*ENTRIES PROVIDED*:

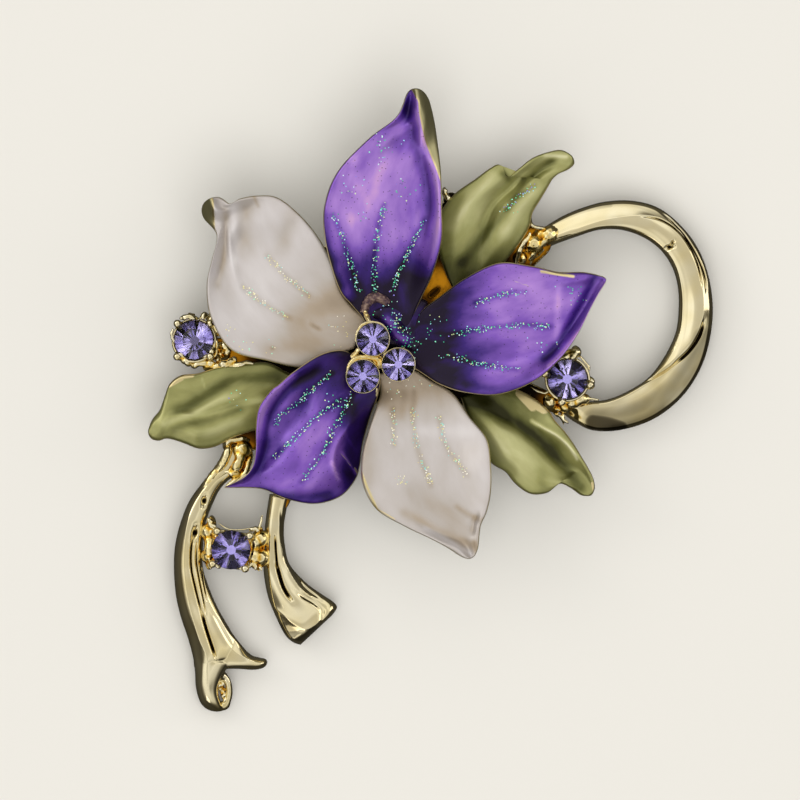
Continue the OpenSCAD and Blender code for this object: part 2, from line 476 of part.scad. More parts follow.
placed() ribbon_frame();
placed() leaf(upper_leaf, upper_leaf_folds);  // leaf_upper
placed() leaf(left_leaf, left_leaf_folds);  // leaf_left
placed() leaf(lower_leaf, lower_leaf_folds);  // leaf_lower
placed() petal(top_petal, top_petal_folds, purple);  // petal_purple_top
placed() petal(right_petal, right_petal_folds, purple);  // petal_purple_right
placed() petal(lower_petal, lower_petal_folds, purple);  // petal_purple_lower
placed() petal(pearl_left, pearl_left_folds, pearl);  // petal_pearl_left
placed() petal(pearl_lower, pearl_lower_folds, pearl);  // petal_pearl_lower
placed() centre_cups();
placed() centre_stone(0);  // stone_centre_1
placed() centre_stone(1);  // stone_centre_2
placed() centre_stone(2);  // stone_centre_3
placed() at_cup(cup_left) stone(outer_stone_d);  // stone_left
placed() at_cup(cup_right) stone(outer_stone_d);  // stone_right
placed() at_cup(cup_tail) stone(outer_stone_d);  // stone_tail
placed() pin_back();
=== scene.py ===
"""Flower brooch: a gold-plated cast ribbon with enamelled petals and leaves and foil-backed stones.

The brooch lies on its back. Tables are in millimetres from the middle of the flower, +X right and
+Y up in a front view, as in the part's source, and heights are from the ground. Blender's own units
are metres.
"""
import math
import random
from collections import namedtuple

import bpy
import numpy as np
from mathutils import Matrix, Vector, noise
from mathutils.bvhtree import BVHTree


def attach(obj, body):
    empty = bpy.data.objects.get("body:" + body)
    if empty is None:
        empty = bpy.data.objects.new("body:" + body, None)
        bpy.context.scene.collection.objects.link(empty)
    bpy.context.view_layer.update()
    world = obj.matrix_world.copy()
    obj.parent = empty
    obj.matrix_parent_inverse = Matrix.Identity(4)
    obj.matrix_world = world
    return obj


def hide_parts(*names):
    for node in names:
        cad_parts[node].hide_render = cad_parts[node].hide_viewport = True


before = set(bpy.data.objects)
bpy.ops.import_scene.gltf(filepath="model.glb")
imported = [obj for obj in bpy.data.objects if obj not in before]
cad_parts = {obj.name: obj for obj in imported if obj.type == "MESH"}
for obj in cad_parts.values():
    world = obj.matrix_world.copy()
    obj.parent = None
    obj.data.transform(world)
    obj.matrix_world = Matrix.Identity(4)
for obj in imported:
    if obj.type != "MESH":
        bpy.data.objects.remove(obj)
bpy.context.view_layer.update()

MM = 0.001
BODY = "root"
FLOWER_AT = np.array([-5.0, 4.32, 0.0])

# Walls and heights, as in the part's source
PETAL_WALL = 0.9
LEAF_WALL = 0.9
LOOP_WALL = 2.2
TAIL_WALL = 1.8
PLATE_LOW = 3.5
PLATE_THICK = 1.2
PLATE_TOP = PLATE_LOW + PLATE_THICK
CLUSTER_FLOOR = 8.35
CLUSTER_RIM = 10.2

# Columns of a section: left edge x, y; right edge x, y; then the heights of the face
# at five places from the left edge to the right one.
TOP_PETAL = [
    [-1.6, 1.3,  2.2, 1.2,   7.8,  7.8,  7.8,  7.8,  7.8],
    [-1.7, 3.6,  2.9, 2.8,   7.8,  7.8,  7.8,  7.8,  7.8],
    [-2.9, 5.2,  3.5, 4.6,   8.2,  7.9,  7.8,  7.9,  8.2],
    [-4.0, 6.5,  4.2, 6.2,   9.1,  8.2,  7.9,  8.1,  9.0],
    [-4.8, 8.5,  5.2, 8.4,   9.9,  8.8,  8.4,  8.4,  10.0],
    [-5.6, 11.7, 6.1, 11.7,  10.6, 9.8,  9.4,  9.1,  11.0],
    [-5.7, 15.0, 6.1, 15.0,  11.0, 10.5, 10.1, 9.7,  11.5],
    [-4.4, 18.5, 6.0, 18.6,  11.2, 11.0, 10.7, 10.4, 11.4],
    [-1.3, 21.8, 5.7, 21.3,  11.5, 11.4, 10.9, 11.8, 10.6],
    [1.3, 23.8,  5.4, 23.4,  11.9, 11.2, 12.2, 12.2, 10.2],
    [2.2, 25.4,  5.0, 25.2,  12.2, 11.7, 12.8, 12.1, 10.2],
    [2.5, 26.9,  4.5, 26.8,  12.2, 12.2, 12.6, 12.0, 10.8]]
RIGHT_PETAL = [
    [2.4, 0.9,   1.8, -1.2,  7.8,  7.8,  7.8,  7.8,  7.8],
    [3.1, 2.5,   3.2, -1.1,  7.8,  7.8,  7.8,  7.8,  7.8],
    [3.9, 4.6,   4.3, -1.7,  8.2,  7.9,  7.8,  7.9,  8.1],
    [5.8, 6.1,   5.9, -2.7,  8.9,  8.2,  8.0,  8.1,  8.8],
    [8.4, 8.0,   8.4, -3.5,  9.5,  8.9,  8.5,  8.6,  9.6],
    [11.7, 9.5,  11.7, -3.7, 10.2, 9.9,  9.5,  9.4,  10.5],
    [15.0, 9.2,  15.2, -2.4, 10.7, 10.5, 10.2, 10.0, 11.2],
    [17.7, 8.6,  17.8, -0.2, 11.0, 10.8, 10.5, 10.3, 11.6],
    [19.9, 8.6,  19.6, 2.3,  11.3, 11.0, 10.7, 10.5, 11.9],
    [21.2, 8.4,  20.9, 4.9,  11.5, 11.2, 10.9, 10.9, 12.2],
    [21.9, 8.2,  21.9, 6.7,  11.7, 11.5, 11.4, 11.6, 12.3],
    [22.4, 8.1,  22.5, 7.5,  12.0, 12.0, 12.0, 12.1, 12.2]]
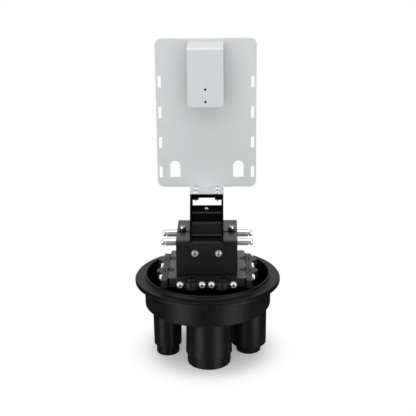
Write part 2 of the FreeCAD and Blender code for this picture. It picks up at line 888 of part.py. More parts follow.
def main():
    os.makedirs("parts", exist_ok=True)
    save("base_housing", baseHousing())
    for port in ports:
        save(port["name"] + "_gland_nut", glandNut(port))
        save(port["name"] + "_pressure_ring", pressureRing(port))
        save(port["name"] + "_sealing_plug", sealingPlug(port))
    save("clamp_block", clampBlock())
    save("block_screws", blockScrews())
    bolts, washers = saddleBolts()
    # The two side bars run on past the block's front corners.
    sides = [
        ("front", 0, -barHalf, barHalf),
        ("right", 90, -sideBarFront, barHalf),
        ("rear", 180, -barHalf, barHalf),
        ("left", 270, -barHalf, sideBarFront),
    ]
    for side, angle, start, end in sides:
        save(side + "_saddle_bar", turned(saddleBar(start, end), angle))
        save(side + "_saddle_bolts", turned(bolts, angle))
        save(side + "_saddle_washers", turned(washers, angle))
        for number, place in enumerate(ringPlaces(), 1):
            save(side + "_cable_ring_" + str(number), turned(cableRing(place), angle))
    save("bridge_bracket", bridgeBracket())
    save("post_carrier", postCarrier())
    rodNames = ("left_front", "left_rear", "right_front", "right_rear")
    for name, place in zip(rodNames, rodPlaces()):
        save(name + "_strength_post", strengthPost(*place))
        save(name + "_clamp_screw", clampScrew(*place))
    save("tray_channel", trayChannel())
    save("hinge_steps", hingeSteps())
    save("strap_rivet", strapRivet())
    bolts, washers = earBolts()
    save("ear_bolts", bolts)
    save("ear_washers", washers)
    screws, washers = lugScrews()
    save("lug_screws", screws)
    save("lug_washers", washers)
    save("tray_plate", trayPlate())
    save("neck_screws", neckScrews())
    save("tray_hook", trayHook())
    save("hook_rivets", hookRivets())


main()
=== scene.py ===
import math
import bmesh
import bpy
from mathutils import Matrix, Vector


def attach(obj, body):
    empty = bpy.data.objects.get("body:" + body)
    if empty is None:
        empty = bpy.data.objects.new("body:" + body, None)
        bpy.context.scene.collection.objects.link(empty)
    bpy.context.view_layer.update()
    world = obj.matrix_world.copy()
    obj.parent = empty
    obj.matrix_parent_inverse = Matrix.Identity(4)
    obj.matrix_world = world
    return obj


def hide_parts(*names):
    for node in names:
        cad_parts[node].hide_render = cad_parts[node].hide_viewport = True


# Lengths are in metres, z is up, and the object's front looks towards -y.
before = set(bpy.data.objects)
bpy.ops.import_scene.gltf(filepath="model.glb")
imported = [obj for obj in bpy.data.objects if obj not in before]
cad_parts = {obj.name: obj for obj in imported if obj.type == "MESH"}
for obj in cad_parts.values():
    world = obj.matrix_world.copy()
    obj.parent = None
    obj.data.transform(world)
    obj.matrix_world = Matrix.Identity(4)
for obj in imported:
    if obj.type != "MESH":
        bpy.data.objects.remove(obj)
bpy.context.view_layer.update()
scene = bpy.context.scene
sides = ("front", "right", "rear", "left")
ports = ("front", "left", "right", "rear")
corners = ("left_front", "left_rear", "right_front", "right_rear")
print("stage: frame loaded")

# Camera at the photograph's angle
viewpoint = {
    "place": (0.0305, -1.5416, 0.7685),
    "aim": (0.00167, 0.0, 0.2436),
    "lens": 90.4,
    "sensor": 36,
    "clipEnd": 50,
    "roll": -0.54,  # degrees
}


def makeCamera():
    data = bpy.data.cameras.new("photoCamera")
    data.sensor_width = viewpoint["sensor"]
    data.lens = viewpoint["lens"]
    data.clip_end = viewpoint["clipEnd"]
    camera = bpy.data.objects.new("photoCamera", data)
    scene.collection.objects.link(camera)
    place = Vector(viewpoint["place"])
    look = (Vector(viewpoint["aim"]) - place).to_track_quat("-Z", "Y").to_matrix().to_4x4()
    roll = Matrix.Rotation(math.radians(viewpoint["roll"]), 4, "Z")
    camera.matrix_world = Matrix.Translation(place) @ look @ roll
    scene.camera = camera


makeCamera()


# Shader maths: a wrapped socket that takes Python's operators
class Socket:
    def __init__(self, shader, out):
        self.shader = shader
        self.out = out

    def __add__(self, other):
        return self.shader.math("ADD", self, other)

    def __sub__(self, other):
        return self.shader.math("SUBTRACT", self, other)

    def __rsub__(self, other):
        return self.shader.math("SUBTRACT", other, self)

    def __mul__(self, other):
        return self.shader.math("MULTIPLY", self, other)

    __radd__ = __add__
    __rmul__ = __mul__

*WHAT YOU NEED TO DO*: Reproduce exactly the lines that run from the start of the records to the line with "placed() pin_back();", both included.

*RESULT OF THIS EXERCISE*:
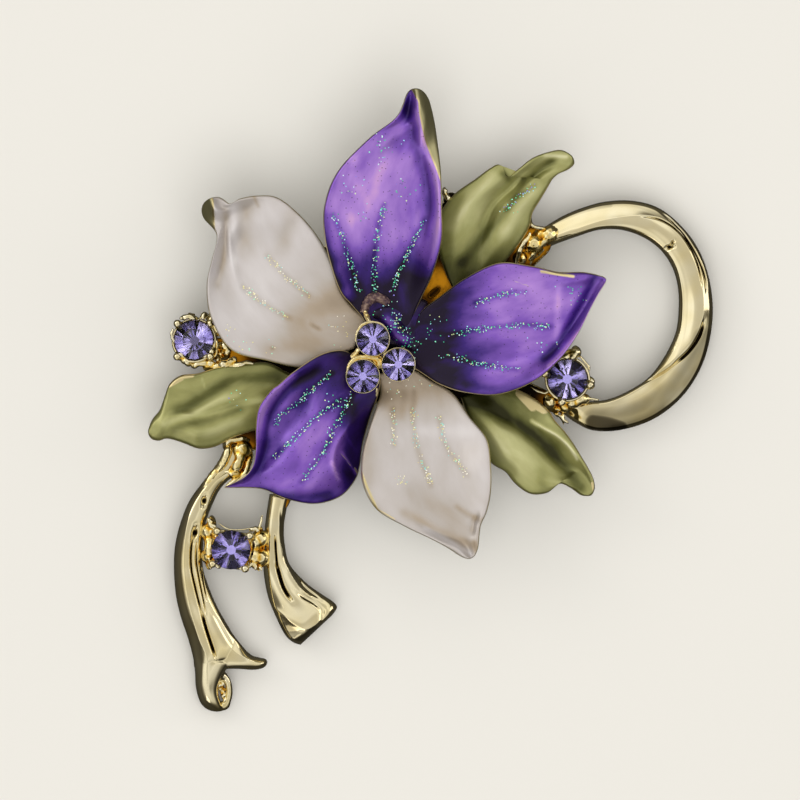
Continue the OpenSCAD and Blender code for this object: part 2, from line 476 of part.scad. More parts follow.
placed() ribbon_frame();
placed() leaf(upper_leaf, upper_leaf_folds);  // leaf_upper
placed() leaf(left_leaf, left_leaf_folds);  // leaf_left
placed() leaf(lower_leaf, lower_leaf_folds);  // leaf_lower
placed() petal(top_petal, top_petal_folds, purple);  // petal_purple_top
placed() petal(right_petal, right_petal_folds, purple);  // petal_purple_right
placed() petal(lower_petal, lower_petal_folds, purple);  // petal_purple_lower
placed() petal(pearl_left, pearl_left_folds, pearl);  // petal_pearl_left
placed() petal(pearl_lower, pearl_lower_folds, pearl);  // petal_pearl_lower
placed() centre_cups();
placed() centre_stone(0);  // stone_centre_1
placed() centre_stone(1);  // stone_centre_2
placed() centre_stone(2);  // stone_centre_3
placed() at_cup(cup_left) stone(outer_stone_d);  // stone_left
placed() at_cup(cup_right) stone(outer_stone_d);  // stone_right
placed() at_cup(cup_tail) stone(outer_stone_d);  // stone_tail
placed() pin_back();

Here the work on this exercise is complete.